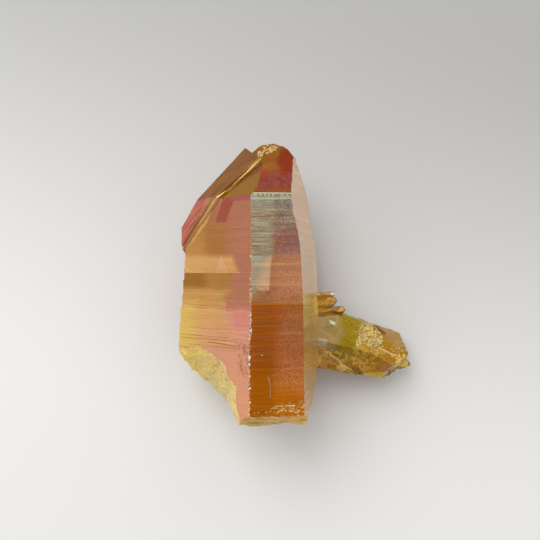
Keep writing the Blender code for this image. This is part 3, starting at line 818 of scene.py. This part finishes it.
def linear(name):
    """A named colour as linear light."""
    light = []
    for part in COLOURS[name]:
        part /= 255
        light.append(part / 12.92 if part <= 0.04045 else ((part + 0.055) / 1.055) ** 2.4)
    return (*light, 1.0)


class Tree:
    """Short ways to add nodes to one node tree."""

    def __init__(self, tree):
        self.nodes = tree.nodes
        self.links = tree.links

    def add(self, kind, inputs=(), **settings):
        made = self.nodes.new(kind)
        for key, value in settings.items():
            setattr(made, key, value)
        for key, value in dict(inputs).items():
            if isinstance(value, bpy.types.NodeSocket):
                self.links.new(value, made.inputs[key])
            elif value is not None:
                made.inputs[key].default_value = value
        return made

    def calc(self, operation, a, b):
        return self.add("ShaderNodeMath", {0: a, 1: b}, operation=operation).outputs[0]

    def vector(self, operation, a, b, c=None):
        return self.add("ShaderNodeVectorMath", {0: a, 1: b, 2: c}, operation=operation).outputs[0]

    def scaled(self, vector, factor):
        made = self.add("ShaderNodeVectorMath", {0: vector, "Scale": factor}, operation="SCALE")
        return made.outputs[0]

    def dot(self, vector, other):
        made = self.add("ShaderNodeVectorMath", {0: vector, 1: other}, operation="DOT_PRODUCT")
        return made.outputs[1]

    def ramp(self, value, low, high, smooth=True, out_low=0.0, out_high=1.0):
        kind = "SMOOTHSTEP" if smooth else "LINEAR"
        made = self.add("ShaderNodeMapRange", {0: value, 1: low, 2: high, 3: out_low, 4: out_high},
                        interpolation_type=kind)
        return made.outputs[0]

    def mix(self, share, a, b):
        made = self.add("ShaderNodeMix", {0: share, 6: a, 7: b}, data_type="RGBA")
        return made.outputs[2]

    def stretched(self, vector, scale):
        return self.vector("MULTIPLY", vector, scale)

    def noise(self, vector, scale, detail=2.0, roughness=0.5):
        made = self.add("ShaderNodeTexNoise", {"Vector": vector, "Scale": scale, "Detail": detail,
                                               "Roughness": roughness})
        return made.outputs[0]

    def noise_colour(self, vector, scale):
        return self.add("ShaderNodeTexNoise", {"Vector": vector, "Scale": scale}).outputs[1]

    def attribute(self, name):
        return self.add("ShaderNodeAttribute", attribute_name=name).outputs["Fac"]


def inside(t, flat, corners, soft):
    """A mask that is 1 inside a convex outline and falls to 0 across its soft edge."""
    nearest = None
    for line in outline_lines(corners):
        gap = t.dot(flat, line)
        nearest = gap if nearest is None else t.calc("MINIMUM", nearest, gap)
    return t.ramp(nearest, -soft / 2, soft / 2)


def patterns(t, place):
    """The patterns that break the film up, each from 0 to 1."""
    turned = t.add("ShaderNodeMapping", {"Vector": place, "Rotation": (0, 0, SLANT)}).outputs[0]
    made = {}
    for name, (stretch, detail, low, high) in PATTERNS.items():
        vector = t.stretched(turned if name == "slanting" else place, stretch)
        made[name] = t.ramp(t.noise(vector, 1.0, detail, PATTERN_ROUGHNESS), low, high)
    bend = t.noise_colour(place, CRACK_BEND_SCALE)
    bent = t.vector("MULTIPLY_ADD", bend, Vector((1, 1, 1)) * CRACK_BEND, place)
    gaps = t.add("ShaderNodeTexVoronoi", {"Vector": bent, "Scale": CRACK_CELLS},
                 feature="DISTANCE_TO_EDGE").outputs[0]
    made["cracks"] = t.calc("MULTIPLY", t.ramp(gaps, 0.0, CRACK_WIDTH, True, 1.0, 0.0), made["grain"])
    return made


def film_colour(t, place, pattern):
    """The film's colour all over the cluster, with painted highlights, glints, reflection and shade in
    places.
    """
    shift = t.vector("MULTIPLY_ADD", t.noise_colour(place, WOBBLE_SCALE), WOBBLE, WOBBLE / -2)
    parts = t.add("ShaderNodeSeparateXYZ", {0: t.vector("ADD", place, shift)})
    flat = t.add("ShaderNodeCombineXYZ", {0: parts.outputs[0], 1: parts.outputs[1], 2: 1.0}).outputs[0]

    zones = t.noise(t.stretched(place, ZONE_STRETCH), 1.0, 3)
    hidden = t.add("ShaderNodeValToRGB", {0: zones})
    elements = hidden.color_ramp.elements
    while len(elements) < len(HIDDEN_ZONES):
        elements.new(0.5)
    for element, (name, at) in zip(elements, HIDDEN_ZONES):
        element.position = at
        element.color = linear(name)
    colour = hidden.outputs[0]
    for region, markings in MARKINGS.items():
        own = linear(markings[0][0])
        for name, strength, soft, texture, outline in markings[1:]:
            share = strength
            if outline:
                corners = [spot(px, py, region) for px, py in outline]
                for corner in corners:
                    corner.z = 0
                share = t.calc("MULTIPLY", inside(t, flat, corners, max(soft, SHARPEST)), strength)
            if texture != "plain":
                share = t.calc("MULTIPLY", pattern[texture], share)
            own = t.mix(share, own, linear(name))
        colour = t.mix(t.attribute(f"on_{region}"), colour, own)
    rough = t.mix(pattern["speckle"], linear("glitter gold"), linear("dark gold"))
    # Painted glints: white flecks on the fresh chips.
    rough = t.mix(pattern["flecks"], rough, linear("white"))
    lined = t.mix(pattern["fine stripes"], linear("cream"), linear("dark gold"))
    fresh = t.mix(t.ramp(parts.outputs[1], *FRESH_LINED), lined, rough)
    share = t.calc("MULTIPLY", t.ramp(t.attribute("chipped"), *FRESH_EDGE), FRESH_SHARE)
    return t.mix(share, colour, fresh)


def aura_quartz():
    """Clear quartz under a metal film: plain transmission, refraction and absorption."""
    material = bpy.data.materials.new("aura_quartz")
    material.use_nodes = True
    t = Tree(material.node_tree)
    shader = t.nodes["Principled BSDF"]
    out = t.nodes["Material Output"]
    where = t.add("ShaderNodeTexCoord").outputs["Object"]
    place = t.scaled(t.vector("SUBTRACT", where, AXIS), 1 / MM)
    pattern = patterns(t, place)
    colour = film_colour(t, place, pattern)
    fine = t.noise(t.stretched(place, LINE_STRETCH), 1.0, 2)
    grains = t.noise(place, GRAIN_SCALE, 2, 0.7)
    line_tone = t.ramp(fine, 0.3, 0.7, False, *LINE_TONE)
    grain_tone = t.ramp(grains, 0.3, 0.7, False, *GRAIN_TONE)
    colour = t.scaled(colour, t.calc("MULTIPLY", line_tone, grain_tone))
    t.links.new(colour, shader.inputs["Base Color"])

    either = t.calc("MAXIMUM", t.attribute("on_broken"), t.attribute("on_glitter"))
    matt = t.ramp(pattern["mottle"], 0, 1, False, *MATT)
    t.links.new(t.mix(either, matt, MATT_BROKEN), shader.inputs["Roughness"])

    grit = t.add("ShaderNodeTexVoronoi", {"Vector": place, "Scale": GRIT_SCALE}).outputs["Distance"]
    relief = t.calc("MULTIPLY", t.calc("MULTIPLY", either, grit), GRIT_RELIEF)
    height = t.calc("ADD", relief, t.calc("MULTIPLY", fine, LINE_RELIEF))
    bump = t.add("ShaderNodeBump", {"Strength": BUMP_STRENGTH, "Distance": BUMP_DEPTH, "Height": height})
    t.links.new(bump.outputs[0], shader.inputs["Normal"])

    shader.inputs["Transmission Weight"].default_value = TRANSMISSION
    shader.inputs["IOR"].default_value = IOR
    shader.inputs["Specular Tint"].default_value = FILM_GLOSS
    inner = t.add("ShaderNodeVolumeAbsorption")
    inner.inputs["Color"].default_value = ABSORPTION
    inner.inputs["Density"].default_value = ABSORPTION_DENSITY
    t.links.new(inner.outputs[0], out.inputs["Volume"])
    return material


# ---------------------------------------------------------------- floor, light and camera

# The floor's colour carries a painted light falloff: darker towards the upper right, paler towards the
# lower left.
FLOOR_SIZE = 3.0
FLOOR_SLOPE = (-0.25, -1.0, 0)  # the way in which the floor's painted light falloff gets brighter
FLOOR_TURN = (-0.085, 0.05)  # where it starts and ends to, in metres along that way
FLOOR_PAINTED_SHADE = (0.312, 0.309, 0.302, 1)
FLOOR_PAINTED_LIGHT = (0.575, 0.571, 0.560, 1)

# The dome: colour, strength, the heights between which it darkens towards the top and towards the
# horizon with the share that is left, and the side that it is brighter on
DOME_COLOUR = (1.0, 0.995, 0.985, 1)
DOME_STRENGTH = 1.62
DOME_TOP = (0.55, 0.88)
DOME_TOP_SHARE = 0.40
DOME_LOW = (0.0, 0.40)
DOME_LOW_SHARE = 0.25
DOME_SIDE = (-0.30, 0.87, 0)
DOME_SIDE_TURN = (-0.85, 0.85)
DOME_SIDE_SHARES = (0.32, 1.68)

# The lamp above the upper left: place, size and power
KEY_PLACE = (-0.16, 0.26, 0.42)
KEY_SIZE = 0.30
KEY_POWER = 1.6

SENSOR = 36  # width of the camera's film in millimetres


def floor():
    """A pale floor whose colour carries a painted light falloff, a little brighter towards the lower left.
    """
    bm = bmesh.new()
    bmesh.ops.create_grid(bm, x_segments=1, y_segments=1, size=FLOOR_SIZE)
    mesh = bpy.data.meshes.new("floor")
    bm.to_mesh(mesh)
    bm.free()
    ground = bpy.data.objects.new("floor", mesh)
    bpy.context.scene.collection.objects.link(ground)
    material = bpy.data.materials.new("floor_paper")
    material.use_nodes = True
    t = Tree(material.node_tree)
    shader = t.nodes["Principled BSDF"]
    where = t.add("ShaderNodeTexCoord").outputs["Object"]
    share = t.ramp(t.dot(where, FLOOR_SLOPE), *FLOOR_TURN)
    t.links.new(t.mix(share, FLOOR_PAINTED_SHADE, FLOOR_PAINTED_LIGHT), shader.inputs["Base Color"])
    shader.inputs["Roughness"].default_value = 0.9
    shader.inputs["Specular IOR Level"].default_value = 0.2
    mesh.materials.append(material)


def surroundings():
    """A wide dome of light that is darker straight above, where the camera and its holder are."""
    world = bpy.data.worlds.new("dome")
    world.use_nodes = True
    bpy.context.scene.world = world
    t = Tree(world.node_tree)
    t.nodes.clear()
    direction = t.add("ShaderNodeTexCoord").outputs["Generated"]
    up = t.add("ShaderNodeSeparateXYZ", {0: direction}).outputs[2]
    top = t.ramp(up, *DOME_TOP, True, 1.0, DOME_TOP_SHARE)
    low = t.ramp(up, *DOME_LOW, True, DOME_LOW_SHARE, 1.0)
    side = t.ramp(t.dot(direction, DOME_SIDE), *DOME_SIDE_TURN, False, *DOME_SIDE_SHARES)
    strength = t.calc("MULTIPLY", t.calc("MULTIPLY", t.calc("MULTIPLY", top, low), side), DOME_STRENGTH)
    light = t.add("ShaderNodeBackground", {"Color": DOME_COLOUR, "Strength": strength})
    out = t.add("ShaderNodeOutputWorld")
    t.links.new(light.outputs[0], out.inputs[0])


def key_light():
    """A large square lamp that points at the cluster."""
    data = bpy.data.lights.new("key", "AREA")
    data.size = KEY_SIZE
    data.energy = KEY_POWER
    lamp = bpy.data.objects.new("key", data)
    bpy.context.scene.collection.objects.link(lamp)
    lamp.location = KEY_PLACE
    lamp.rotation_euler = (-Vector(KEY_PLACE)).to_track_quat("-Z", "Y").to_euler()


def camera():
    """The photograph's viewpoint, straight above the main crystal."""
    data = bpy.data.cameras.new("camera")
    data.sensor_width = SENSOR
    data.lens = FOCAL / (2 * MIDDLE) * SENSOR
    data.clip_start = 0.005
    made = bpy.data.objects.new("camera", data)
    bpy.context.scene.collection.objects.link(made)
    made.location = AXIS + EYE * MM
    bpy.context.scene.camera = made


piece = quartz_piece()
piece.data.materials.append(aura_quartz())
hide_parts("quartz_cluster")
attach(piece, "root")
floor()
surroundings()
key_light()
camera()
bpy.context.scene.view_settings.view_transform = "Standard"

Goal of the exercise. Print only the lines from the top of the data above down to the line holding "ways to add", inclusive.

Solved exercise.
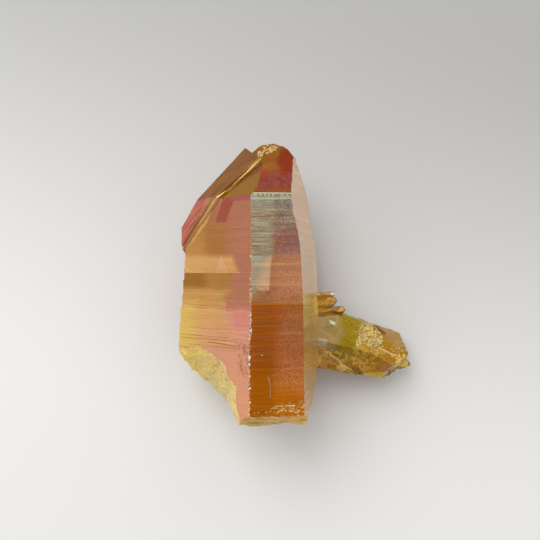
Keep writing the Blender code for this image. This is part 3, starting at line 818 of scene.py. This part finishes it.
def linear(name):
    """A named colour as linear light."""
    light = []
    for part in COLOURS[name]:
        part /= 255
        light.append(part / 12.92 if part <= 0.04045 else ((part + 0.055) / 1.055) ** 2.4)
    return (*light, 1.0)


class Tree:
    """Short ways to add nodes to one node tree."""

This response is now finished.